Immagina gli USA del 2022. Un paese sull’orlo di un guerra civile, o forse già nel pieno di una guerra civile strisciante, combattuta coi metodi della guerrilla urbana un attentato alla volta: locali LGBT+, comunità ispaniche, quartieri di immigrati, tutti bersagli utili per l’affermazione del suprematismo bianco. Una nazione in cui chi non è caucasico è meglio che giri con i documenti sempre in tasca se vuole evitare di finire in un furgone del ICE, prima, e in un centro di detenzione dopo. Immagina un’America in cui sia ormai possibile parlare apertamente, in pubblico o nei talk show di supremazia razziale, inneggiare al fascismo e celebrare la politica schiavista degli Stati Confederati del Sud, senza suscitare alcuna reazione. Risulta facile oggi, vero? Lo era un po’ meno nel 2017, mentre Ales Kot ideava Days of Hate, la sua nuova serie per Image Comics, pubblicata in Italia da Eris Edizioni a febbraio 2019.
Ad essere onesti, non era troppo complicato prevedere uno scenario simile nemmeno ad inizio 2018, all’uscita del primo albetto americano di Days of Hate:
L’America di Days of hate è quella di dopo domani, un paese dove lo scontro ideologico sempre più radicalizzato è sfociato in una inevitabile guerra civile, di cui le storie, i volti e le famiglie portano segni evidenti. […] Una guerrilla sul territorio statunitense condotta contro la cultura egemonica neo-nazista che sarebbe stata ucronia nel 2016 mentre oggi è l’elemento meno fantascientifico dello scenario allestito da Kot.

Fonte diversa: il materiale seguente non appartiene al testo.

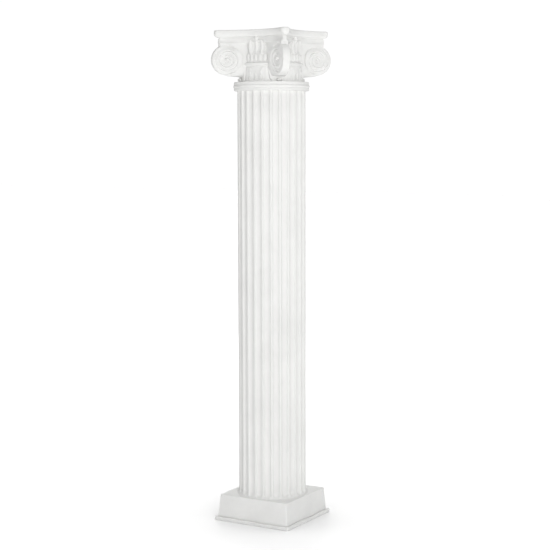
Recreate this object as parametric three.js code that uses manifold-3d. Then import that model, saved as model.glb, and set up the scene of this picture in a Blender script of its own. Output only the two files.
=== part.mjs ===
// A white fluted column about two metres tall: a low square plinth, a fluted shaft
// and an angular Ionic capital whose four volutes stand on the diagonals.
// Lengths are in millimetres and +Z is up. The origin is the middle of the underside.
// The plinth's faces are square to X and Y, so the volutes point to the corners.

import * as THREE from 'three';
import { mergeVertices } from 'three/addons/utils/BufferGeometryUtils.js';
import Module from 'manifold-3d';

const wasm = await Module();
wasm.setup();

// Shaft
const shaftRadius = 138.5;
const shaftHeight = 1653;
const fluteCount = 24;
const filletWidth = 8.5;
const fluteDepth = 7;
const footFlare = 16.5;
const footFlareHeight = 36;
const footFlareRoundness = 0.96;
const fluteFootGap = 2.5;
const fluteHeadGap = 5;

// Plinth
const plinthHeight = 106;
const plinthMargin = 2.5;
const plinthDraft = 7;
const plinthLipHeight = 12;
const plinthLip = 11;

// Capital, from the collar ring up
const collarHeight = 35;
const collarProjection = 14;
const collarBead = 2.5;
const collarBeadEase = 3;
const neckInset = 16.5;
const neckHeight = 63;
const beadHeight = 14;
const beadProjection = 5;
const beadEase = 3.5;
const tongueRowHeight = 34;
const tongueBedInset = 3;
const channelHeight = 42;
const channelInset = 14;
const channelSlope = 4;

// Abacus, with concave sides and cut corners
const abacusLowerHeight = 24;
const abacusUpperHeight = 29;
const abacusWaist = 4;
const abacusSetBack = 13;
const abacusCornerSetBack = 15;
const abacusLowerFlare = 2;
const abacusNose = 6;
const abacusNoseFoot = 9;
const abacusNoseCut = 27;
const abacusTopEase = 4;
const abacusReach = 112;
const abacusCornerCut = 36;
const abacusLowerCut = 16;

// Volutes on the diagonals
const voluteRadius = 59.5;
const voluteOverhang = 13.5;
const voluteDrop = 5.5;
const voluteBand = 29;
const voluteSplay = 0.268;
const voluteEyeRadius = 7.5;
const voluteEyeRise = 2;
const voluteRelief = 4;
const grooveWidth = 5;
const grooveStart = 50;
const groovePitch = 15.5;
const grooveTurns = 2.25;
const webStep = 5.4;
const webDrop = 8.5;
const webMiddleDrop = 5;
const webMiddleInset = 8;
const webFootReach = 12;
const cornerProjection = 3;
const webRamp = 20;
const webNose = 24;
const webRootInset = 36;
const webTopSetBack = 7;

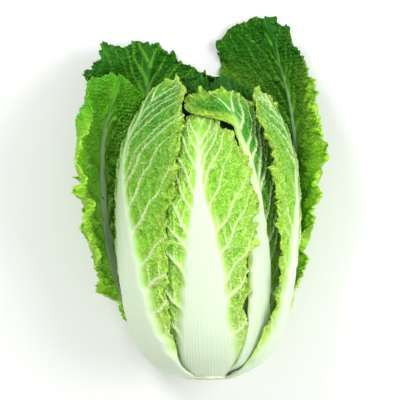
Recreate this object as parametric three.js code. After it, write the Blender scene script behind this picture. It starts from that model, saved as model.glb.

È ugualmente impressionante, tuttavia, rileggere oggi il primo arco narrativo e ritrovarci un “dopo domani” che già bussa alla porta. E ancora di più stranisce osservare quel “UNITED STATE OF AMERICA, 2022” che campeggia nero su rosso in cima alla quarta di copertina: chissà se per allora, anche in questo caso, la realtà avrà superato la fantasia.

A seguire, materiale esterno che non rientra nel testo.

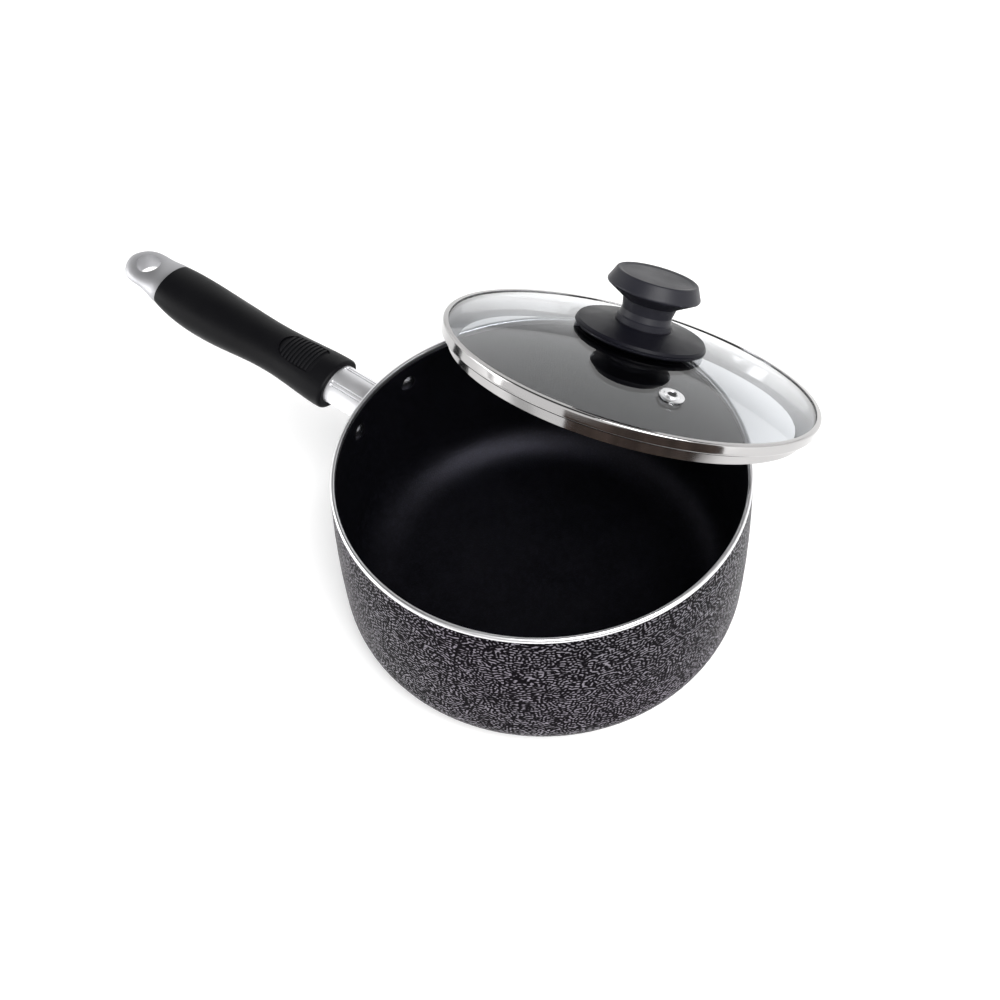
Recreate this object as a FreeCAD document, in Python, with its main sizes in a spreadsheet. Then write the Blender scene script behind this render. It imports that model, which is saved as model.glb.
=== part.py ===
import FreeCAD, Part
import math
import os
import re

import Sketcher
from FreeCAD import Placement, Rotation, Vector

# Saucepan with a leaning glass lid. Millimetres, +Z up. The origin is the middle of the flat base,
# the handle runs out along -X and the lid leans down towards +Y, resting on the pan's rim.

# ---------------------------------------------------------------- driving sizes
SIZES = [
    # pan
    ("rim_radius", 90.0, "outside radius at the rim"),
    ("wall", 2.0, "side wall"),
    ("pan_height", 88.5, "table to rim"),
    ("base_thickness", 2.6, "floor of the pan"),
    ("belly_bulge", 3.4, "how far the belly stands outside the rim"),
    ("corner_radius", 24.0, "outside corner between belly and base"),
    # fixing of the handle
    ("attach_drop", 17.0, "rim down to the handle's axis at the wall"),
    ("handle_rise", 8.1, "handle above the horizontal, degrees"),
    ("bracket_thickness", 2.5, "cast bracket plate"),
    ("bracket_height", 19.0, "cast bracket plate"),
    ("bracket_angle", 40.0, "arc of wall that the bracket covers, degrees"),
    ("boss_radius", 6.0, "boss that takes the handle bolt"),
    ("boss_length", 16.0, "boss that takes the handle bolt"),
    ("rivet_drop", 14.2, "rim down to the rivets"),
    ("rivet_angle", 11.9, "each rivet from the handle's plane, degrees"),
    ("rivet_shank", 2.4, "radius"),
    ("rivet_head", 4.3, "radius"),
    ("rivet_head_height", 1.7, "crown of each rivet head"),
    # flame guard sleeve
    ("ferrule_half_width", 11.0, "sleeve"),
    ("ferrule_half_height", 8.2, "sleeve"),
    ("ferrule_wall", 1.2, "sleeve"),
    ("ferrule_bite", 4.0, "depth that the sleeve enters the grip"),
    ("groove_radius", 0.55, "grooves along the sleeve"),
    # grip
    ("grip_start", 22.0, "bracket face to the grip's front end"),
    ("grip_length", 107.5, "along the handle"),
    ("front_half_width", 14.6, "grip at its front end"),
    ("front_half_height", 11.0, "grip at its front end"),
    ("waist_half_width", 12.8, "grip at its waist"),
    ("waist_half_height", 9.7, "grip at its waist"),
    ("palm_half_width", 14.9, "grip at its fullest"),
    ("palm_half_height", 11.4, "grip at its fullest"),
    ("palm_drop", 4.1, "palm swell hangs below the bolt's axis"),
    ("tail_half_width", 13.2, "grip at its tail end"),
    ("tail_half_height", 8.3, "grip at its tail end"),
    ("tail_drop", 1.4, "tail end below the bolt's axis"),
    ("grip_round", 1.6, "rounding of the grip's front edge"),
    # thumb pad
    ("pad_start", 10.5, "grip's front end to the pad's straight end"),
    ("pad_length", 22.5, "along the handle"),
    ("pad_half_width", 8.0, "pad"),
    ("pad_corner", 2.4, "corners of the pad's straight end"),
    ("pad_depth", 3.2, "pad below the grip's crown"),
    ("pad_gap", 0.6, "line around the pad"),
    ("rib_depth", 0.8, "ribs of the pad"),
    ("rib_width", 1.15, "ribs of the pad"),
    ("rib_pitch", 2.15, "ribs of the pad"),
    # hanging end
    ("hang_length", 28.0, "grip's tail end to the tip"),
    ("hang_half_width", 11.5, "hanging end beside its hole"),
    ("hang_half_height", 4.6, "hanging end beside its hole"),
    ("hang_hole_radius", 6.2, "hole that takes a hook"),
    ("hang_hole_setback", 12.6, "tip to the hole's middle"),
    ("spigot_half_width", 8.5, "spigot inside the grip"),
    ("spigot_half_height", 4.8, "spigot inside the grip"),
    ("spigot_length", 9.0, "spigot inside the grip"),
    # handle bolt
    ("bolt_radius", 2.45, "shank"),
    ("bolt_head_radius", 4.0, "pan head"),
    ("bolt_head_height", 2.5, "pan head"),
    ("bolt_bite", 12.0, "thread inside the boss"),
    ("washer_thickness", 0.9, "spring washer"),
    # lid band
    ("hem_width", 5.1, "the skirt's bottom edge, turned in"),
    ("hem_rise", 1.6, "height of the turned-in hem"),
    ("hem_fold", 0.2, "slack inside the turned-in hem"),
    ("skirt_play", 1.9, "skirt inside the pan's mouth, all round"),
    ("skirt_flare", 0.3, "skirt wider under the bead"),
    ("skirt_height", 7.0, "bottom edge to the bead's underside"),
    ("bead_overhang", 0.4, "lid's outermost ring past the rim"),
    ("bead_round", 0.8, "bead's outer edges"),
    ("lip_width", 2.4, "lip that holds the glass down"),
    ("sheet", 0.55, "rolled stainless sheet"),
    # glass
    ("glass_thickness", 3.5, "tempered glass"),
    ("dome_height", 20.1, "skirt's bottom edge up to the glass, at the middle"),
    ("seal_thickness", 0.8, "ring between glass and band"),
    ("seal_foot", 0.15, "air under the glass's edge"),
    ("glass_hole", 3.3, "radius of the middle hole"),
    # knob
    ("gasket_thickness", 0.9, "silicone washers on both sides of the glass"),
    ("disc_radius", 31.1, "heat guard disc under the knob"),
    ("disc_edge", 3.4, "edge of the disc"),
    ("disc_rise", 2.6, "disc's middle above its edge"),
    ("neck_radius", 12.4, "knob's neck"),
    ("neck_step", 0.7, "wider foot of the neck"),
    ("neck_foot", 3.2, "height of the wider foot"),
    ("neck_height", 10.8, "disc up to the cap"),
    ("cap_radius", 22.1, "knob's cap at its widest"),
    ("cap_under", 5.8, "height of the cap's underside cone"),
    ("cap_over", 6.4, "cap's widest ring up to its top"),
    ("cap_top_radius", 18.6, "flat top of the cap"),
    ("cap_dish", 0.5, "hollow of the flat top"),
    ("insert_radius", 4.0, "brass insert"),
    ("insert_length", 13.0, "brass insert"),
    ("insert_sunk", 1.0, "insert above the knob's foot"),
    ("screw_radius", 2.4, "knob screw"),
    ("screw_head_radius", 4.2, "knob screw"),
    ("screw_head_height", 2.4, "knob screw"),
    ("knob_washer_radius", 5.0, "washer under the glass"),
    ("knob_washer_thickness", 1.2, "washer under the glass"),
    # steam vent
    ("vent_offset", 60.1, "lid's axis to the vent"),
    ("vent_bearing", -49.8, "vent's direction around the lid, degrees from +X"),
    ("vent_bore", 2.0, "radius of the steam hole"),
    ("vent_barrel", 2.9, "radius of the eyelet's barrel"),
    ("vent_flange", 5.7, "radius of the eyelet's flange"),
    ("vent_flange_height", 1.5, "eyelet's flange above the glass"),
    ("vent_ring", 4.6, "radius of the ring under the glass"),
    # lean of the lid and clearances
    ("lid_lean", 28.8, "lid's tilt, degrees"),
    ("rest_gap", 0.35, "air between the glass and the far rim"),
    ("skirt_gap", 0.65, "air between the lid's skirt and the rim under it"),
    ("touch_gap", 0.05, "pieces that seat on each other"),
    ("slip_gap", 0.2, "a piece that slides into another"),
]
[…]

Alla normalità di un futuro che è già oggi, Kot oppone un’altra normalità, quella in cui due donne sono una famiglia se lo desiderano e i nazisti devono dormire con un occhio aperto se non vogliono finire con una pallottola in fronte o carbonizzati da un’esplosione. Amanda e Huian erano una famiglia, finchè la perdita non le ha separate più di quanto non avessero già fatto le loro rispettive ossessioni. Ora Amanda è ricercata e la polizia ha bussato alla porta di Huian, fornendo uno sbocco all’odio che da troppo tempo cova in lei.
Questi sono i giorni dell’odio. Giorni in cui anche chi ti è più vicino può venderti, se in palio c’è la sua libertà o quella dei suoi familiari. Ma anche i giorni in cui qualcuno ha deciso che l’unico modo per rispondere alla nuova normalità è usare le sue stesse armi, senza particolare preferenze per quelle automatiche o gli esplosivi, purché a rimanere al suolo siano nazisti, o alt-right come preferiscono farsi chiamare, suprematisti, qualunque altra etichetta amino appiccicarsi addosso.

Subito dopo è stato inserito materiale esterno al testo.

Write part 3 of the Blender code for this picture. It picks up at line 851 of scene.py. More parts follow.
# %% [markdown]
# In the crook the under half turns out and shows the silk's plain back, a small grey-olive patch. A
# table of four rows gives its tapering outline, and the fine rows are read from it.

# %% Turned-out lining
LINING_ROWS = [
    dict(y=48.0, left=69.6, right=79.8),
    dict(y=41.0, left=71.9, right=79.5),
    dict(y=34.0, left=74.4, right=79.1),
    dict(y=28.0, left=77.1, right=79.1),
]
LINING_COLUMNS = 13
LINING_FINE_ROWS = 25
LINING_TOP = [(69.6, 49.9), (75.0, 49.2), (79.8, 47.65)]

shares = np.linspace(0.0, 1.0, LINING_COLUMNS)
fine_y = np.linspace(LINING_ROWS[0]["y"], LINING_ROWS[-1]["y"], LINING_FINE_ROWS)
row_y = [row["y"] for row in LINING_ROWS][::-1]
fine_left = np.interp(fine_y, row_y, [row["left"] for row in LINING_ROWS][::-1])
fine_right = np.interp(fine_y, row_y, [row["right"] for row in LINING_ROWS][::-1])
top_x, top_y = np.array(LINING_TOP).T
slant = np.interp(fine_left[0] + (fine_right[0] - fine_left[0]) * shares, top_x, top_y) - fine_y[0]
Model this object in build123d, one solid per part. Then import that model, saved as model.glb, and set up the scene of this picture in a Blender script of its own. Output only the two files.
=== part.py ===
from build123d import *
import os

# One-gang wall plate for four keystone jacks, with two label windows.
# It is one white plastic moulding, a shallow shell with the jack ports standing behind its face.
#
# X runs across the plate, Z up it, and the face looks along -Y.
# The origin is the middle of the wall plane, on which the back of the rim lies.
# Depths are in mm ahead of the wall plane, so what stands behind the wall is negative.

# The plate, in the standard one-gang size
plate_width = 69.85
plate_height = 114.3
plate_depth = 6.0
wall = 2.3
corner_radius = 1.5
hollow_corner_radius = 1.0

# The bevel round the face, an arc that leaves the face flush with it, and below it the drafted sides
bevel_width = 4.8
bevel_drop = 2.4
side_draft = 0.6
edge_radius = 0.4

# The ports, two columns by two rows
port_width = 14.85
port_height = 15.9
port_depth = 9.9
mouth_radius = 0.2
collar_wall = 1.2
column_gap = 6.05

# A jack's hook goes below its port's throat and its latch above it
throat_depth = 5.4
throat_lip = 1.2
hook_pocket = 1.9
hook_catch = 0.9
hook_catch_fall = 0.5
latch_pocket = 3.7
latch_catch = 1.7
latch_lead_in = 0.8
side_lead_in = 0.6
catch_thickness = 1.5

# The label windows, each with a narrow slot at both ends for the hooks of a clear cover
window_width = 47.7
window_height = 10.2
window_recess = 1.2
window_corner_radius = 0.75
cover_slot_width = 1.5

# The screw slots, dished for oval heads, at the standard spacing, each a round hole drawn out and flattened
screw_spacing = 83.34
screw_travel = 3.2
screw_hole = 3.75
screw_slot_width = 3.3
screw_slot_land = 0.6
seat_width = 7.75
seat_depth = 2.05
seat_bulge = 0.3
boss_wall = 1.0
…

Il dilemma a cui Kot sottopone il lettore è evidente fin da subito: è lecito utilizzare gli stessi metodi del male che vuoi combattere? La risposta di Kot è abbastanza palese, e per chi lo ha seguito in passato attraverso le sue storie o attraverso la comunicazione parecchio diretta attraverso i social il responso certo non sorprende.
Oltre al Kot politico, Days of Hate ci presenta anche un Kot dannatamente a suo agio in un hard boiled sporco e rude come il tratto del suo sodale Danijel Zezelj, semplicemente perfetto per la storia che i due intendono raccontare, immersa in quell’America di periferia fatta di edifici bassi, bar immersi nel nulla che anticipano cittadine squadrate, sola interruzione tra campi e strade dritte.
Nei passaggi attraverso metropoli incandescenti al sole del tramonto, grazie all’ottima colorazione di Jordie Bellaire, lo stile dei due pare fondersi negli spigoli caratteriali e fisici delle figure tracciate con dei neri netti, che tagliano tavole dal montaggio serrato e dalla vocazione estetica come fotogrammi di un film di Mann. Spicca in questo senso il quinto episodio, realizzato interamente con una suddivisione della tavola in tre grosse vignette sovrapposte che scandiscono un racconto per parallelismi tra le pagine aperte.
Al termine del primo atto, Days of Hate è molto di più di un manifesto politico di Kot e Zezelj, è un manifesto artistico, una prova di maturità immersa in un thriller catastrofico, profetico e avvincente tanto quanto questi tempi tremendi in cui siamo immersi.